Investigation of Wake Transport in a Turbine Blade Channel and Its Effect on the Boundary Layer Development

Abstract

The paper presents the results of experimental investigations of the wake migration within the blade passage of a steam turbine blade cascade. The upstream wakes were generated by the wheel with cylindrical bars rotating at the plane perpendicular to the flow direction. The bars diameter was chosen to match the loss of a representative turbine blade as well as the flow pattern at the inlet to the blade cascade. The measurements were performed with the use of hot-wire technique and double X-wire probe. The application of phase averaging allowed one to reproduce the wake convection. The wake movement was visualized by the perturbation velocity vectors and fluctuating components. Dense spatial resolution of measuring points allows for calculation and analysis of selected terms of turbulent kinetic energy transport equation. The results confirm experimental and numerical observations done already for high-loaded blade profiles, which reveal that as the wake passes through high spatial velocity gradient area the turbulent production appears. The turbulent production causes the increase of turbulent kinetic energy (TKE).
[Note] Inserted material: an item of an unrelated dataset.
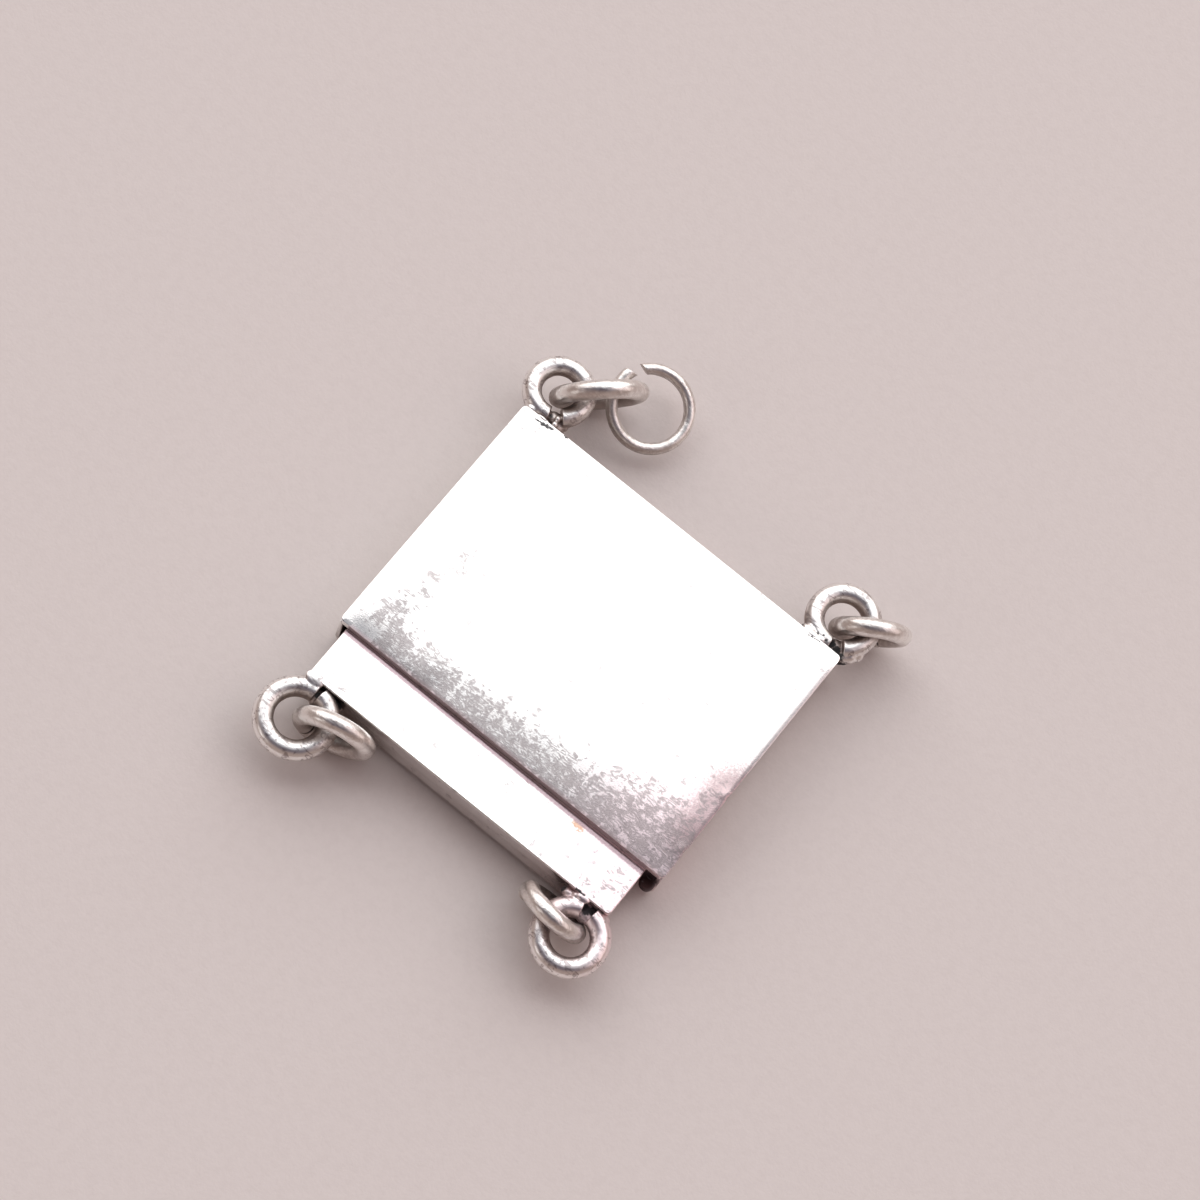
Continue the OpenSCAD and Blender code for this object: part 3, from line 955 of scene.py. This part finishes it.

The analysis confirms also that the convection is mainly responsible for the wake deformation and that the distortion of shape and wake width change especially at the edges of channel is caused by “jet effect”. It also was proved that the role and share of turbulent diffusion is of minor importance and only a slight increase of diffusion is observed in the rear part of the blade channel close to the suction side, where TKE production appears. It was shown also that transition starts not when the wake touches the boundary layer edge, but earlier under the high energy core of the impacting wake. The earlier start of the transition could be due to pressure coupling caused by high energetic small scale structures.